-- Supplied information --
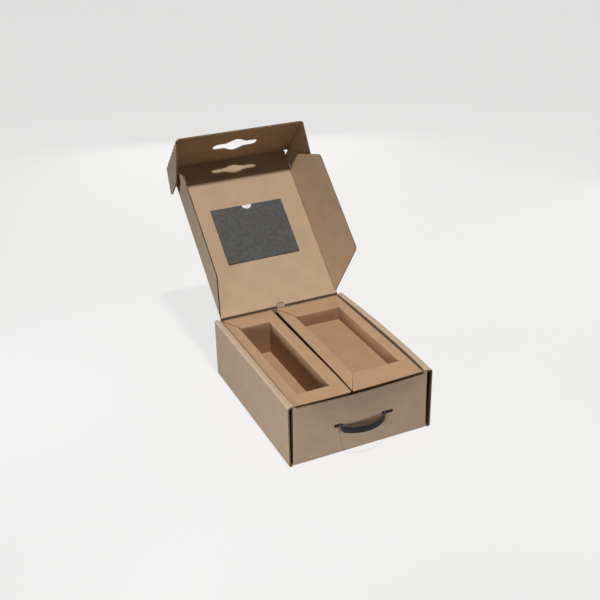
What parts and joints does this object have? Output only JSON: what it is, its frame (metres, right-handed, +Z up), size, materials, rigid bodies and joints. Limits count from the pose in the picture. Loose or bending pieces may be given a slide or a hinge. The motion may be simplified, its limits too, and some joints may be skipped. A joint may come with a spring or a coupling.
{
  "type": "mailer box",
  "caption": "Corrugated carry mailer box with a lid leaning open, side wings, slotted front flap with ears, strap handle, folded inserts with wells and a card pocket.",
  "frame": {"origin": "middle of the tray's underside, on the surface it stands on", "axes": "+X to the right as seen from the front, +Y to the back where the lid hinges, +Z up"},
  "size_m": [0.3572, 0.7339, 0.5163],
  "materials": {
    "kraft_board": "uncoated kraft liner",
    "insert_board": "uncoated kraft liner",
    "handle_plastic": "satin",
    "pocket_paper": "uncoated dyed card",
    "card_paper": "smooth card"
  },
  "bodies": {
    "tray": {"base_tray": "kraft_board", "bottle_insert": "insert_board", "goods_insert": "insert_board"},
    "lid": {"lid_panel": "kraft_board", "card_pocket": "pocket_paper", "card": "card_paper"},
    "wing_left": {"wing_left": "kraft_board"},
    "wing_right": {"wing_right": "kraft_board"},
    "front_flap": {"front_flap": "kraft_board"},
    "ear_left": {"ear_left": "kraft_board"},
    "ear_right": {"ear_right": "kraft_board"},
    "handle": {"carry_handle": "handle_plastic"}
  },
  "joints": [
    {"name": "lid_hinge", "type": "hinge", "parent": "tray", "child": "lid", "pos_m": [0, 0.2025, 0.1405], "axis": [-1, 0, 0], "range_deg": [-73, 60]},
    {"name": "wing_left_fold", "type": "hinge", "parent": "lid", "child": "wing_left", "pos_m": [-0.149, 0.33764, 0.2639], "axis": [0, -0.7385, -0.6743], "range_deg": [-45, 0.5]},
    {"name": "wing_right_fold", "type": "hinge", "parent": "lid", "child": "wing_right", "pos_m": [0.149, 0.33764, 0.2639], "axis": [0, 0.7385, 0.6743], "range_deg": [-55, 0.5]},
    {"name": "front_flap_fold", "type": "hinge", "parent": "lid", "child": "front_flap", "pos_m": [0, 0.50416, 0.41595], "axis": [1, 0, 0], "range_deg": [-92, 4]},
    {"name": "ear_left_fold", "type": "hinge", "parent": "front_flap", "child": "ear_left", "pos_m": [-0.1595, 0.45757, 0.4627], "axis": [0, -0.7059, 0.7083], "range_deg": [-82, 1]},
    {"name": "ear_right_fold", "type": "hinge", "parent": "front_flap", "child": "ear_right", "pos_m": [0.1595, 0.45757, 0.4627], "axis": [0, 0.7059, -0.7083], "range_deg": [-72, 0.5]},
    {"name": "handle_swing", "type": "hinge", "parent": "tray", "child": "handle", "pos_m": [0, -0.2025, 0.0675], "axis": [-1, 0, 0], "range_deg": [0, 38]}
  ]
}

-- Task description --
Each line of the material must be restated exactly.

-- Result of the task --
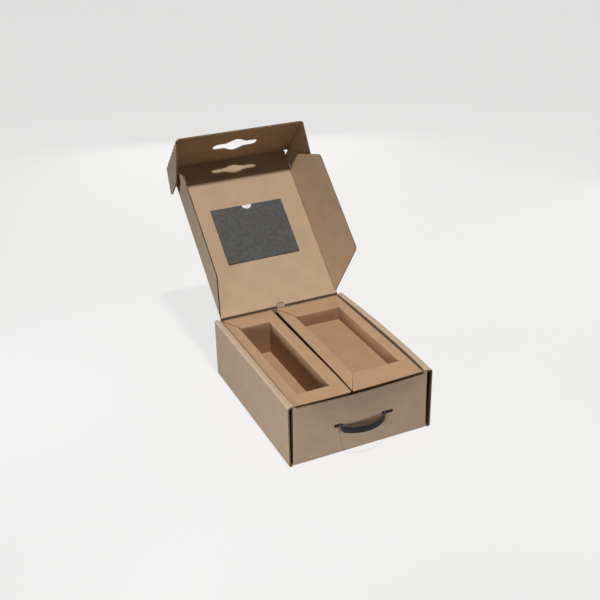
What parts and joints does this object have? Output only JSON: what it is, its frame (metres, right-handed, +Z up), size, materials, rigid bodies and joints. Limits count from the pose in the picture. Loose or bending pieces may be given a slide or a hinge. The motion may be simplified, its limits too, and some joints may be skipped. A joint may come with a spring or a coupling.
{
  "type": "mailer box",
  "caption": "Corrugated carry mailer box with a lid leaning open, side wings, slotted front flap with ears, strap handle, folded inserts with wells and a card pocket.",
  "frame": {"origin": "middle of the tray's underside, on the surface it stands on", "axes": "+X to the right as seen from the front, +Y to the back where the lid hinges, +Z up"},
  "size_m": [0.3572, 0.7339, 0.5163],
  "materials": {
    "kraft_board": "uncoated kraft liner",
    "insert_board": "uncoated kraft liner",
    "handle_plastic": "satin",
    "pocket_paper": "uncoated dyed card",
    "card_paper": "smooth card"
  },
  "bodies": {
    "tray": {"base_tray": "kraft_board", "bottle_insert": "insert_board", "goods_insert": "insert_board"},
    "lid": {"lid_panel": "kraft_board", "card_pocket": "pocket_paper", "card": "card_paper"},
    "wing_left": {"wing_left": "kraft_board"},
    "wing_right": {"wing_right": "kraft_board"},
    "front_flap": {"front_flap": "kraft_board"},
    "ear_left": {"ear_left": "kraft_board"},
    "ear_right": {"ear_right": "kraft_board"},
    "handle": {"carry_handle": "handle_plastic"}
  },
  "joints": [
    {"name": "lid_hinge", "type": "hinge", "parent": "tray", "child": "lid", "pos_m": [0, 0.2025, 0.1405], "axis": [-1, 0, 0], "range_deg": [-73, 60]},
    {"name": "wing_left_fold", "type": "hinge", "parent": "lid", "child": "wing_left", "pos_m": [-0.149, 0.33764, 0.2639], "axis": [0, -0.7385, -0.6743], "range_deg": [-45, 0.5]},
    {"name": "wing_right_fold", "type": "hinge", "parent": "lid", "child": "wing_right", "pos_m": [0.149, 0.33764, 0.2639], "axis": [0, 0.7385, 0.6743], "range_deg": [-55, 0.5]},
    {"name": "front_flap_fold", "type": "hinge", "parent": "lid", "child": "front_flap", "pos_m": [0, 0.50416, 0.41595], "axis": [1, 0, 0], "range_deg": [-92, 4]},
    {"name": "ear_left_fold", "type": "hinge", "parent": "front_flap", "child": "ear_left", "pos_m": [-0.1595, 0.45757, 0.4627], "axis": [0, -0.7059, 0.7083], "range_deg": [-82, 1]},
    {"name": "ear_right_fold", "type": "hinge", "parent": "front_flap", "child": "ear_right", "pos_m": [0.1595, 0.45757, 0.4627], "axis": [0, 0.7059, -0.7083], "range_deg": [-72, 0.5]},
    {"name": "handle_swing", "type": "hinge", "parent": "tray", "child": "handle", "pos_m": [0, -0.2025, 0.0675], "axis": [-1, 0, 0], "range_deg": [0, 38]}
  ]
}